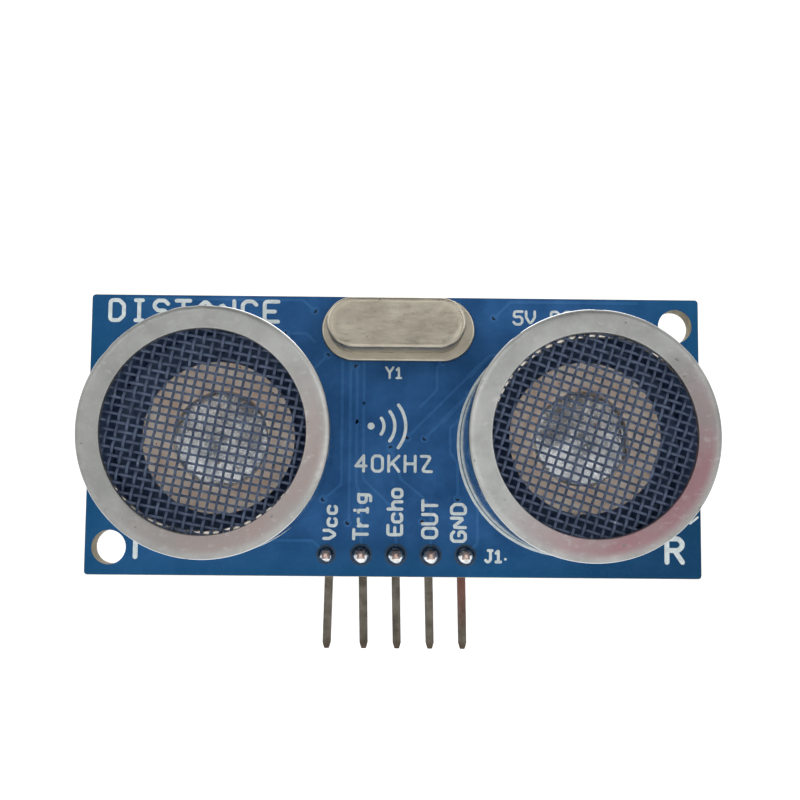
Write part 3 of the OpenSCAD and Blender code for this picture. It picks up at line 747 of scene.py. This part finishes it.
def front_print():
    """Generic words and marks, a picture of sound waves, and a ring round each can."""
    bm = bmesh.new()
    for text, x, z, height, pitch, width in (
            ("DISTANCE", -21.29, 8.22, 1.8, 1.63, 0.3), ("5V DC", 8.65, 8.25, 1.16, 0.93, 0.2),
            ("Y1", -0.76, 4.18, 0.95, 0.68, 0.17), ("40KHZ", -2.94, -2.73, 1.34, 1.2, 0.22),
            ("J1", 6.57, -9.26, 1.04, 0.68, 0.22), ("R", 19.78, -9.25, 2.06, 1.6, 0.37),
            ("T", -19.55, -9.15, 2.06, 1.6, 0.36)):
        write(bm, facing(x, z), text, height, pitch, width)
    for text, x, z, height, pitch in (("Vcc", -4.1, -7.67, 1.12, 0.9), ("Trig", -1.83, -7.67, 1.22, 0.87),
                                      ("Echo", 0.68, -7.36, 1.24, 0.9), ("OUT", 3.24, -7.55, 1.26, 1.0),
                                      ("GND", 5.34, -7.8, 1.26, 1.0)):
        write(bm, turned(facing(x, z), 90), text, height, pitch, 0.24)
    waves = facing(-1.75, 0.69)
    turns = [math.radians(WAVE_SPREAD * (i / 16 - 1)) for i in range(33)]
    for radius in WAVE_RADII:
        stroke(bm, waves, [(radius * math.cos(turn), radius * math.sin(turn)) for turn in turns], 0.25)
    lathe(bm, waves, [(0.26, 0), (0.25, INK_T * 0.7), (0.2, INK_T)], 24, loop=False)
    lathe(bm, facing(8.15, -8.95), [(0.1, 0), (0.09, INK_T)], 12, loop=False)
    stroke(bm, facing(0, 0), [(21.7, -6.25), (22.25, -5.8)], 0.16)
    for side, shift in (("transmitter", -0.35), ("receiver", 0)):
        can = middle(side + "_can")
        ring = [(8.07, 0), (8.09, INK_T), (8.26, INK_T), (8.28, 0)]
        lathe(bm, facing(can.x + shift, can.z), ring, 128)
    piece("front_print", bm, "ink")


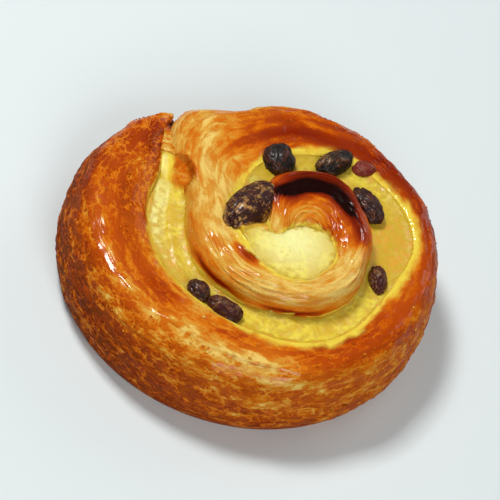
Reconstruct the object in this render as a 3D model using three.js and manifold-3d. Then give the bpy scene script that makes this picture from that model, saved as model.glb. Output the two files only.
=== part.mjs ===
// Raisin brioche: a laminated dough strip rolled up into a flat swirl, with a custard strip baked
// between its laps and raisins half sunk in the custard. Millimetres, +Z up, resting on z = 0.
// The origin is at the middle of the base. +Y points away from the side that is seen first.
import * as THREE from "three";
import { mergeVertices } from "three/addons/utils/BufferGeometryUtils.js";
import Module from "manifold-3d";

// The roll seen from above: a round of this radius, and the eye of the swirl off its middle.
const ROLL_RADIUS = 50;
const EYE = new THREE.Vector2(12.1, -6.7);

// Every angle is a turn in degrees about the eye, counted on from lap to lap, anticlockwise.
const LAP = 360;
const STEP = 5;
const TAIL_TURN = 140;
const TONGUE_TURN = 880;
const CUSTARD_FROM = 150;
const CUSTARD_TO = 560;
const POOL_FROM = 515;

// Clearance between neighbouring pieces, and how far the custard stays above the base.
const GAP = 0.3;
const CUSTARD_BASE = 1.0;

// Stations of the swirl, each [turn, millimetres].
// The middle of the custard strip, measured from the eye.
const STRIP_RADIUS = [
  [137, 57], [143, 54.3], [148, 49.6], [154, 44.6], [162, 39], [178, 35.4], [205, 30.9],
  [232, 25.8], [262, 22.3], [300, 21.9], [345, 20.9], [372, 22.6], [392, 26.7], [404, 28.4],
  [416, 30], [427, 31.8], [434, 32.9], [450, 33], [471, 30.2], [486, 26.8], [500, 19.8],
  [525, 14.6], [560, 10],
];
// Half of the custard strip's width where it shows on top.
const STRIP_HALF = [
  [137, 0.3], [148, 0.6], [154, 1.8], [162, 4.2], [178, 4.8], [205, 4], [232, 3.2], [262, 3.9],
  [290, 4], [320, 3.2], [345, 2.9], [372, 4.2], [392, 5.8], [404, 6.5], [416, 6.6], [427, 5.8],
  [434, 5.1], [450, 4.2], [471, 3.5], [486, 3], [497, 4.9], [510, 4.9], [525, 4.3], [560, 2],
];
// Half of the strip's width low down, where the laps lie close together.
const STRIP_LOW_HALF = 0.9;
// The strip opens out between these shares of its height.
const STRIP_OPENS = [0.3, 0.95];
// Height of the custard along the strip.
const CUSTARD_LEVEL = [
  [137, 20], [180, 20.5], [262, 21.5], [345, 23], [400, 24], [450, 24.5], [486, 26], [525, 27.6],
  [560, 28],
];
// Edge of the custard pool in the middle, measured from the eye over one lap.
const POOL_EDGE = [
  [165, 6.2], [174, 12], [203, 13], [232, 11.4], [265, 11], [292, 10.4], [328, 8.9],
  [384, 8.8], [416, 9], [450, 7.8], [481, 6.6], [505, 6.2], [525, 6.2],
];
const POOL_LEVEL = 28;
const POOL_CROWN = 0.9;
// The pool's radius low down, as a share of its edge, and the shares of its height between
// which it opens out.
const POOL_LOW_SHARE = 0.35;
const POOL_OPENS = [0.35, 1];
// Past the end of the dough's tongue the custard strip widens inwards, between these turns, into
// the pool, and the crown of the strip lies at this share of its half width.
const POOL_JOIN = [525, 530];
const POOL_JOIN_DEPTH = 0.9;
const STRIP_CROWN_SHARE = 0.45;
const STRIP_CROWN = [-0.1, 0.5];

// How far the outline falls inside the round: at the tapered tail, and, past the turn where the
// tail's side ends, where the last lap dives in behind the tail.
const TAIL_INSET = [[140, 5.5], [143, 3], [149, 1.4], [157, 0.6], [165, 0]];
const TAIL_SIDE_ENDS = 300;
const DIVE_INSET = [[452, 0], [460, 0.2], [467, 1.4], [476, 4.1], [486, 7.8], [496, 9.4]];
// The outer wall of the dough stops being a free wall between these turns.
const WALL_ENDS = [472, 499];

// Height of the dough's crest, and how far across the strip it lies (0 inner, 1 outer side).
const CREST = [
  [137, 21], [150, 23.5], [180, 24.5], [230, 23.6], [270, 23], [330, 23.6], [380, 24.6],
  [450, 26], [490, 26.5], [540, 27.6], [600, 28.6], [650, 29.6], [720, 30.8], [780, 32],
  [810, 32.2], [840, 31.4], [868, 29.8], [883, 28.7],
];
const CREST_ACROSS = [[137, 0.5], [500, 0.5], [560, 0.45], [640, 0.35], [720, 0.6], [883, 0.55]];
const SHOULDER = 0.5;

// The free outer wall: height of its fullest point, and how far its foot is drawn in.
const WALL_BELLY = 9;
const WALL_FOOT = 2.4;

// Relief of the flaky layers on the dough, and the slower unevenness of the hand-rolled strip.
const LAYER_DEPTH = 0.45;
const LAYERS_ACROSS = 3;
const LAYER_DRIFT = 0.35;
const WAVE_HEIGHT = 0.55;
const WAVE_COUNTS = [2, 3, 5, 9, 14];
const WAVE_SIZES = [0.5, 1.5];
// Phases that set the waves of the layers and of the custard apart from the crest's.
const LAYER_PHASE = 1.7;
const CUSTARD_PHASE = 3.1;
const SEED = 11;
// The congruence that the random numbers come from.
const DRAW_FACTOR = 1664525;
const DRAW_STEP = 1013904223;
const DRAW_RANGE = 2 ** 32;

// Raisins: middle, half sizes along, across and up, and heading from +X in degrees.
const RAISINS = [
  { at: [-3.3, 2, 27.9], half: [9.8, 5.2, 4.4], heading: 66 },
  { at: [-1, 22.8, 26], half: [5.4, 4.5, 3.6], heading: 100 },
  { at: [13.3, 28.6, 25.8], half: [6, 3.3, 3], heading: 55 },
  { at: [21.3, 31.4, 24.6], half: [3.3, 2.6, 2.1], heading: 20 },
  { at: [25.3, 18.1, 25.6], half: [6.2, 3.2, 3], heading: 138 },
  { at: [33.6, -3.6, 23.6], half: [4.5, 2.4, 2.4], heading: 107 },
  { at: [-8.6, -26.2, 22], half: [3.4, 2.6, 2.2], heading: -40 },
  { at: [-0.6, -29.3, 22.2], half: [5, 2.9, 2.6], heading: -15 },
];
const WRINKLE_SHARE = 0.13;
const WRINKLES_ROUND = 5;
const WRINKLE_SWAY = 1.4;
// Spare room in the hollows that the raisins lie in, besides the clearance.
const HOLLOW_SLACK = 0.1;
const RAISIN_ROUND = 14;
const RAISIN_RINGS = 8;

const rad = THREE.MathUtils.degToRad;
const smooth = (from, to, value) => THREE.MathUtils.smoothstep(value, from, to);
const mix = THREE.MathUtils.lerp;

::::

**WRITTEN EXERCISE**
Extract exactly and only the lines above from the line containing "Reconstruct the object" through the line containing "const CUSTARD_BASE = 1.0;", both end lines included.

**FINISHED ANSWER**
Reconstruct the object in this render as a 3D model using three.js and manifold-3d. Then give the bpy scene script that makes this picture from that model, saved as model.glb. Output the two files only.
=== part.mjs ===
// Raisin brioche: a laminated dough strip rolled up into a flat swirl, with a custard strip baked
// between its laps and raisins half sunk in the custard. Millimetres, +Z up, resting on z = 0.
// The origin is at the middle of the base. +Y points away from the side that is seen first.
import * as THREE from "three";
import { mergeVertices } from "three/addons/utils/BufferGeometryUtils.js";
import Module from "manifold-3d";

// The roll seen from above: a round of this radius, and the eye of the swirl off its middle.
const ROLL_RADIUS = 50;
const EYE = new THREE.Vector2(12.1, -6.7);

// Every angle is a turn in degrees about the eye, counted on from lap to lap, anticlockwise.
const LAP = 360;
const STEP = 5;
const TAIL_TURN = 140;
const TONGUE_TURN = 880;
const CUSTARD_FROM = 150;
const CUSTARD_TO = 560;
const POOL_FROM = 515;

// Clearance between neighbouring pieces, and how far the custard stays above the base.
const GAP = 0.3;
const CUSTARD_BASE = 1.0;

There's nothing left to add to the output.